Entering the AR/VR market

The transition to AR and VR was a natural progression for Rain Technology. Drawing from their experience in auto-stereoscopic 3D displays, which allows users to see 3D without glasses by controlling a light field display to toggle images to the user's left and right eyes, the team recognized that this technology can be utilized in AR/VR applications. "We started noticing in the market that there were a couple of things that really bogged down the AR sector, such as brightness, color fidelity, and field of view," Ramsey noted.

As consumers of AR/VR, both Ramsey and Treichler mentioned that their experience is often hindered by comfort and the content not being compelling enough. Ramsey believed that a major part of the issue was the display drop-off. "Companies like Apple have made displays so good, and then you put on an AR headset and see this 8-bit dinosaur walking across you … it's a step backward," he explained.

Rain Technology has already spent several years working on a technology that could lend itself to AR/VR applications. After identifying the market, they went into development mode for about three and a half years and published their Anamorphic-XR technology about a year ago. Ramsey believes that their technology can help address current issues with AR/VR and even achieve the "holy grail" of the AR landscape, where a displayed image can be seamlessly placed into the real world.

Technological Innovations for AR/VR

The advantages of Rain's Anamorphic-XR technology are twofold. On one hand, the imaging system doesn't magnify the image, which means there's no image distortion, and brightness is conserved. On the other hand, it doesn't compress the image due to the way the technology extracts the image, similarly avoiding distortion.

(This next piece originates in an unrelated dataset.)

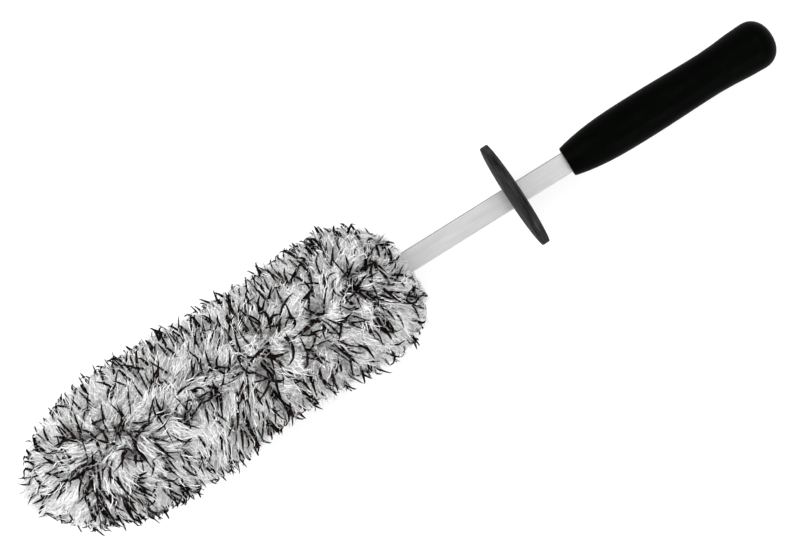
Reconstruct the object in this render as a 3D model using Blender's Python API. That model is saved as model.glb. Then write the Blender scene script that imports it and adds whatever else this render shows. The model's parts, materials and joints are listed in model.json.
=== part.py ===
"""Wheel brush: a plush head, a flat bar, a slide-on rubber guard and a soft grip.

The brush is drawn along its own axis, which runs along +X from the head's tip, at x = 0, to the
handle's butt. Every piece hangs from one empty, which lays the brush down on the plane z = 0, on
the rear shoulder of its pile and the flare of its butt, and centres it over the origin.
Lengths are in metres. An outline is a list of (x, radius) points.
"""

import math

import bmesh
import bpy
from mathutils import Vector

# Overall
OVERALL_LENGTH = 0.450
HEAD_LENGTH = 0.224
HANDLE_LENGTH = 0.125
GAP = 0.0003

# Bar
BAR_WIDTH = 0.0117
BAR_THICKNESS = 0.0040
BAR_EDGE = 0.0005
BAR_TIP_INSET = 0.022
BAR_BUTT_INSET = 0.018

# Plush head
PILE_FRONT_RADIUS = 0.0430
PILE_WAIST_RADIUS = 0.0395
PILE_REAR_RADIUS = 0.0420
PILE_MOUTH_RADIUS = 0.0260
PILE_TIP_ROUND = 0.040
PILE_NECK_ROUND = 0.024
PILE_SIDE_SET = 0.0018
PILE_PRESS = 0.0010
TUFT_ROW_PITCH = 0.0092
TUFT_ROW_THICKNESS = 0.0019
TIP_FAN = 0.014
NECK_FAN = 0.010
FAN_REACH = 0.045

# Core of the head
CORE_RADIUS = 0.0110
BACKING_THICKNESS = 0.0014
TIP_PATCH_DEPTH = 0.0153
TIP_CAP_LENGTH = 0.016
TIP_CAP_NOSE = 0.003
SEAM_THREAD_RADIUS = 0.0004

# Collar and tie at the neck
COLLAR_LENGTH = 0.016
COLLAR_INSET = 0.012
COLLAR_LIP = 0.004
TIE_GROOVE_DEPTH = 0.0018
TIE_GROOVE_WIDTH = 0.006
TIE_RADIUS = 0.0008
HEM_INSET = 0.0145

# Cross pins
PIN_RADIUS = 0.0015
PIN_RECESS = 0.0004
COLLAR_PIN_INSET = 0.003

# Guard
GUARD_RADIUS = 0.0300
GUARD_HUB_THICKNESS = 0.0082
GUARD_RIM_THICKNESS = 0.0036
GUARD_RIM_ROUND = 0.0009
GUARD_FROM_HANDLE = 0.032
GUARD_LEAN = math.radians(1.3)

# Handle
GRIP_FACE_LIP = 0.0017
GRIP_SWELL_RADIUS = 0.0122
GRIP_WAIST_RADIUS = 0.0116
GRIP_FLARE_RADIUS = 0.0132
GRIP_SWELL_AT = 0.046
GRIP_WAIST_AT = 0.086
BUTT_LENGTH = 0.0115
BUTT_SQUARENESS = 2.2
FACE_ROUND = 0.0009
HANDLE_CORE_WALL = 0.0017
HANDLE_CORE_INSET = 0.009
HANDLE_CORE_BUTT_INSET = 0.010
HANDLE_CORE_CHAMFER = 0.0008
FRONT_PIN_INSET = 0.012
REAR_PIN_INSET = 0.016

# Facets around a turned piece
HEAD_FACETS = 24
GUARD_FACETS = 48
GRIP_FACETS = 40
PIN_FACETS = 16
ARC_STEPS = 5

# Places that follow from the sizes above
HANDLE_FRONT = OVERALL_LENGTH - HANDLE_LENGTH
BAR_HOLE_RADIUS = math.hypot(BAR_WIDTH, BAR_THICKNESS) / 2 + GAP
BAR_TIP = BAR_TIP_INSET
BAR_BUTT = OVERALL_LENGTH - BAR_BUTT_INSET
GUARD_AT = HANDLE_FRONT - GUARD_FROM_HANDLE
BACKING_INNER = CORE_RADIUS + GAP
BACKING_OUTER = BACKING_INNER + BACKING_THICKNESS
TIP_PATCH_BACK = TIP_PATCH_DEPTH + BACKING_THICKNESS
TIP_CAP_FRONT = TIP_PATCH_BACK + GAP
TIP_CAP_BACK = TIP_CAP_FRONT + TIP_CAP_LENGTH
COLLAR_BACK = HEAD_LENGTH - COLLAR_INSET
COLLAR_FRONT = COLLAR_BACK - COLLAR_LENGTH
COLLAR_PIN_AT = COLLAR_FRONT + COLLAR_PIN_INSET
TIE_AT = COLLAR_BACK - COLLAR_LIP - TIE_GROOVE_WIDTH / 2
SLEEVE_FRONT = TIP_CAP_FRONT
SLEEVE_BACK = HEAD_LENGTH - HEM_INSET
GRIP_FACE_RADIUS = BAR_HOLE_RADIUS + GRIP_FACE_LIP
HANDLE_CORE_RADIUS = BAR_HOLE_RADIUS + HANDLE_CORE_WALL
CORE_FRONT = HANDLE_FRONT + HANDLE_CORE_INSET
CORE_BACK = OVERALL_LENGTH - HANDLE_CORE_BUTT_INSET
FRONT_PIN_AT = CORE_FRONT + FRONT_PIN_INSET
REAR_PIN_AT = BAR_BUTT - REAR_PIN_INSET


def eased(start, end, share):
    """A value between two others that leaves and arrives level."""
    return start + (end - start) * (1 - math.cos(math.pi * min(max(share, 0), 1))) / 2


def pile_radius(x):
    """Radius of the pile's outer surface at a station along the head."""
    belly = PILE_TIP_ROUND + (HEAD_LENGTH - PILE_TIP_ROUND) * 0.2
    shoulder = HEAD_LENGTH - PILE_NECK_ROUND
    waist = belly + (shoulder - belly) * 0.75
    if x < waist:
        body = eased(PILE_FRONT_RADIUS, PILE_WAIST_RADIUS, (x - belly) / (waist - belly))
    else:
        body = eased(PILE_WAIST_RADIUS, PILE_REAR_RADIUS, (x - waist) / (shoulder - waist))
    if x < PILE_TIP_ROUND:
        return body * math.sqrt(max(1 - (1 - x / PILE_TIP_ROUND) ** 2, 0))
    if x > shoulder:
        fall = math.sqrt(max(1 - ((x - shoulder) / PILE_NECK_ROUND) ** 2, 0))
        return PILE_MOUTH_RADIUS + (body - PILE_MOUTH_RADIUS) * fall
    return body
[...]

They also mentioned that Anamorphic-XR fits particularly well with the same form factor of glasses, thus making it perfect for devices such as AR glasses. A standard pair of glasses has lens frames and side frames that go over the wearer's ears. Typically, a projector is tucked into the side frame to inject imagery into the lenses, by which the image is extracted to the user's eyes. However, because the image source is directed from a single point (the frame), it has to be expanded in both x and y dimensions, leading to distorted images.

Rain's solution involves filling the entire top side of the frame with a display and injecting it down into the lenses. By doing so, the display only has to extend the imagery in one (downward) direction rather than downwards and sideways.

While the major improvements in brightness and color aren't yet causing waves, the display impressively avoids the need to magnify light and alter the fundamental physics. Furthermore, the downward dimension is highly related to the field of view. By having a horizontal display across the entire frame, it is in a perfect position to offer users a much wider field of view compared to existing devices.

Treichler highlighted that for consumers, the increased brightness and reduced need to refocus (since there's only one dimension to consider) will improve AR/VR comfort, enhance highlight visibility, and achieve a broader dynamic range, resulting in a better overall experience. On the manufacturing side, this solution "doesn't use any exotic materials or processes," thus simplifying production.

Future directions

Besides AR/VR, Rain Technology is also excited to explore several new sectors. In particular, Rain is developing its technology to work on micro LED and even nano LED displays, in line with its vision to add to the displays from major display manufacturers such as BOE and AUO.

Treichler added that he is particularly excited about bringing their e-privacy solutions to OLED and consequently, smartphones. Smartphone privacy is currently achieved by adding a piece of glass or plastic on top of the display, even on $1,500 "premium" models. Moreover, once the piece is added on, the device is permanently stuck in privacy mode.

Rain Technology's solution allows users to be able to freely switch between private or share mode, without having to stick an extra piece of material on their phone's display. Last but not least, automotive displays are also a field of interest, with applications such as preventing driver distractions.